Mind The [Analytical] Gap
It’s no secret that big data offers organisations a real opportunity to gain competitive advantage, open up new revenue streams and increase efficiency. Yet, while some are charging ahead, others are falling behind. The past two years have seen an 80 per cent jump in organisations believing analytics provides a competitive advantage, but only 11 per cent were classed as ‘analytical innovators’ by MIT in a recent piece of research. Of the 2,500 companies surveyed, 60 per cent are ‘analytics practitioners’ while 29 per cent are ‘analytically challenged’.
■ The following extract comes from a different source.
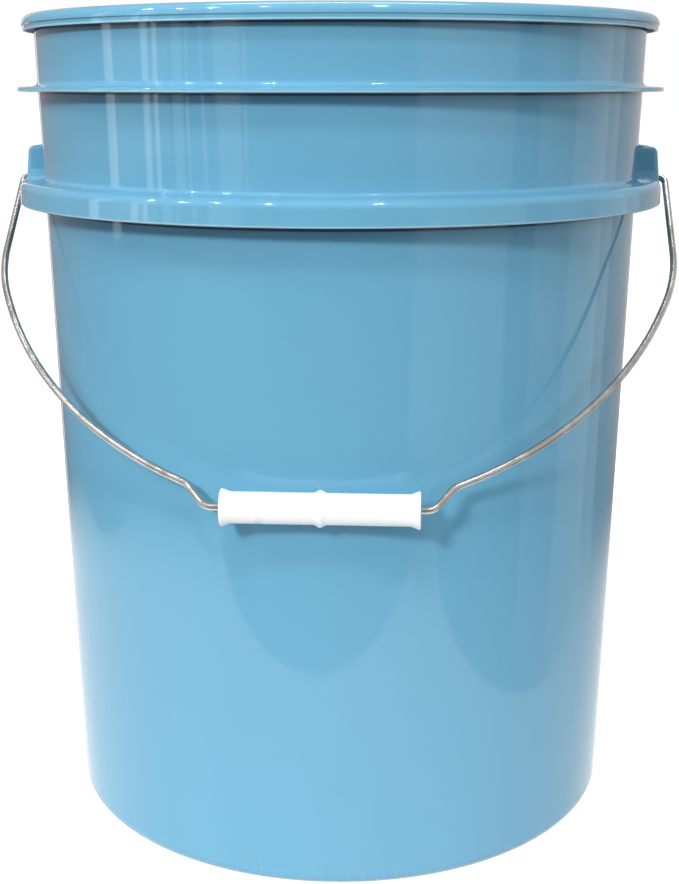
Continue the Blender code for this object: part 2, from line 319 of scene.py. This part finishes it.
def make_ear_feet():
    """The sloped feet that join the ears' sides to the skirt's top."""
    bm = bmesh.new()
    inner = wall_radius(SKIRT_Z) - EAR_FOOT_ROOT
    tapered_block(
        bm,
        x_inner=(inner, inner),
        x_outer=[EAR_FACE_AT_BOTTOM - setback for setback in EAR_FOOT_SETBACK],
        z_range=(SKIRT_TOP - EAR_FOOT_DEPTH, SKIRT_TOP + EAR_FOOT_RISE),
        half_width=[EAR_HALF_WIDTH + spread for spread in EAR_FOOT_SPREAD],
    )
    both_sides(bm)
    return cutter("ear_feet", bm)


def make_skirt_gaps():
    """Cutters that clear the curved skirt where the flat ears replace it."""
    bm = bmesh.new()
    past = 4.0 * MM
    inner = wall_radius(SKIRT_TOP) + 2.0 * MM
    side = EAR_HALF_WIDTH - 0.6 * MM
    tapered_block(
        bm,
        x_inner=(inner, inner),
        x_outer=(SKIRT_RADIUS + past, SKIRT_RADIUS + past),
        z_range=(SKIRT_Z - past, SKIRT_TOP + past),
        half_width=(side, side),
    )
    both_sides(bm)
    return cutter("skirt_gaps", bm)


def make_ear_hollows():
    """Cutters for the space in each ear, open at the bottom, where the hook turns."""
    bm = bmesh.new()
    tapered_block(
        bm,
        x_inner=(wall_radius(SKIRT_Z) + 0.3 * MM, wall_radius(EAR_TOP) + 0.3 * MM),
        x_outer=(EAR_FACE_AT_BOTTOM - EAR_PLATE, EAR_FACE_AT_TOP - EAR_PLATE),
        z_range=(SKIRT_Z - 4.0 * MM, EAR_TOP - EAR_PLATE),
        half_width=(EAR_HALF_WIDTH + EAR_DRAFT - EAR_SIDE, EAR_HALF_WIDTH - EAR_SIDE),
        fall=EAR_FALL,
    )
    both_sides(bm)
    return cutter("ear_hollows", bm)


def make_bail_holes():
    """Cutters for the round holes in the ears' outer plates."""
    bm = bmesh.new()
    placed = Matrix.Translation((EAR_FACE_AT_TOP, 0, pivot.z)) @ Matrix.Rotation(pi / 2, 4, "Y")
    bmesh.ops.create_cone(
        bm, cap_ends=True, segments=48, radius1=BAIL_HOLE_RADIUS, radius2=BAIL_HOLE_RADIUS,
        depth=4 * EAR_PLATE, matrix=placed)
    both_sides(bm)
    return cutter("bail_holes", bm)


def cutter(name, bm):
    """An object for a boolean, which make_tub removes again."""
    bmesh.ops.recalc_face_normals(bm, faces=bm.faces)
    mesh = bpy.data.meshes.new(name)
    bm.to_mesh(mesh)
    bm.free()
    return add_object(name, mesh)


def combine(body, tool, operation):
    """Add a boolean with the tool to the body's modifiers."""
    step = body.modifiers.new(tool.name, "BOOLEAN")
    step.operation = operation
    step.solver = "EXACT"
    step.object = tool
    return tool


def make_tub():
    tub = add_object("tub", turned("tub", tub_outline(), Vector((0, 0, 1)), TUB_SEGMENTS))
    tools = [
        combine(tub, make_skirt_gaps(), "DIFFERENCE"),
        combine(tub, make_ears(), "UNION"),
        combine(tub, make_ear_feet(), "UNION"),
        combine(tub, make_ear_hollows(), "DIFFERENCE"),
        combine(tub, make_bail_holes(), "DIFFERENCE"),
    ]
    apply_modifiers(tub)
    for tool in tools:
        bpy.data.objects.remove(tool, do_unlink=True)
    tub.data.shade_smooth()
    tub.data.set_sharp_from_angle(angle=radians(TUB_SHARP_ANGLE))
    weighted = tub.modifiers.new("weighted_normals", "WEIGHTED_NORMAL")
    weighted.keep_sharp = True
    apply_modifiers(tub)
    return tub


# ---------------------------------------------------------------- bail and grip

def bail_path():
    """The wire's centre line in the bail's own plane, from hook to hook, as (across, down)."""
    side = [
        (HOOK_X, HOOK_LENGTH, 0),
        (HOOK_X, 0.0, 3.0 * MM),
        (LEG_X, 0.0, 4.0 * MM),
        (156.1 * MM, 66.0 * MM, 85.0 * MM),      # the leg eases into the bow
        (121.3 * MM, 149.6 * MM, 182.0 * MM),    # the bow
        (55.1 * MM, 181.0 * MM, 8.0 * MM),       # the shoulder that stops the grip
        (46.5 * MM, BAIL_REACH, 6.0 * MM),
    ]
    mirrored = [(-across, down, radius) for across, down, radius in reversed(side)]
    return rounded(side + mirrored, WIRE_ARC_STEP)


def swept_wire(name, path, radius, around=24):
    """A round wire along a path in the XZ plane, with a UV map: turns around, metres along."""
    bm = bmesh.new()
    uv = bm.loops.layers.uv.new("along")
    rings = []
    lengths = [0.0]
    for before, point in zip(path, path[1:]):
        lengths.append(lengths[-1] + (point - before).length)
    for index, point in enumerate(path):
        ahead = path[min(index + 1, len(path) - 1)] - path[max(index - 1, 0)]
        ahead = Vector((ahead.x, 0.0, ahead.y)).normalized()
        side = ahead.cross(Vector((0, 1, 0)))
        middle = Vector((point.x, 0.0, point.y))
        size = radius - WIRE_END_ROUND if index in (0, len(path) - 1) else radius
        rings.append([
            bm.verts.new(middle + (side * cos(turn) + Vector((0, 1, 0)) * sin(turn)) * size)
            for turn in (2 * pi * step / around for step in range(around))
        ])
    for index, (ring, after) in enumerate(zip(rings, rings[1:])):
        for step in range(around):
            ahead = (step + 1) % around
            face = bm.faces.new((ring[step], ring[ahead], after[ahead], after[step]))
            corners = ((step, index), (step + 1, index), (step + 1, index + 1), (step, index + 1))
            for loop, (turn, place) in zip(face.loops, corners):
                loop[uv].uv = (turn / around, lengths[place])
    bm.faces.new(rings[0])
    bm.faces.new(rings[-1])
    return mesh_from(bm, name, WIRE_SHARP_ANGLE)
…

The MIT research showed businesses in the UK are more ‘analytically challenged’ than those elsewhere: even worse, when it comes to using data to make key business decisions, many in the UK are still relying heavily on intuition (aka ‘guessing’). From our experience, we know that many organisations are still getting to grips with their big data, but it’s disappointing to see the UK lagging so far behind the rest of the world.
For example, only 18 per cent of UK respondents rely mostly or entirely on data to establish objectives and strategy for their organisation, compared to 31 per cent globally. In addition, in the UK a surprising 40 per cent say they rely mostly or entirely on intuition when it comes to enhancing a customer’s overall experience, compared to just 27 per cent of total respondents globally.
To bridge this analytical gap, ‘challenged’ organisations need to give business users the power to make smarter decisions much more quickly by applying analytics to their big data. But one of the biggest issues businesses today face is that most don’t have the in-house expertise to perform the data analysis and manipulation needed to answer the questions the business is asking.
A recent survey by IDG Research about big data analytics revealed that enterprises cite as significant challenges both their lack of analytical skills and their inability to make big data available to users. Investment in initiatives to up-skill the UK workforce (SAS’ Student Academy among them) is on the rise, but these will take time to yield results. Organisations don’t have the luxury of time – they need to work out how they can extract value from their data today.
Data visualisation is key here: if an organisation can’t easily identify and act quickly on both opportunity and risk, they will start to lose competitive advantage. Lost revenue, shrinking market share, reduced shareholder value, and even legal consequences can result from not seeing the relationships between different variables and missing the gems hidden in their data.
Tools like SAS Visual Analytics deliver accessible insights to anyone, from business users with limited technical skills to statisticians and data scientists. If you can identify and act quickly on an opportunity or a risk, you can use that knowledge to drive real competitive advantage. By putting the data – and the power to analyse that data – into the hands of business users, you can start to bridge the analytical gap.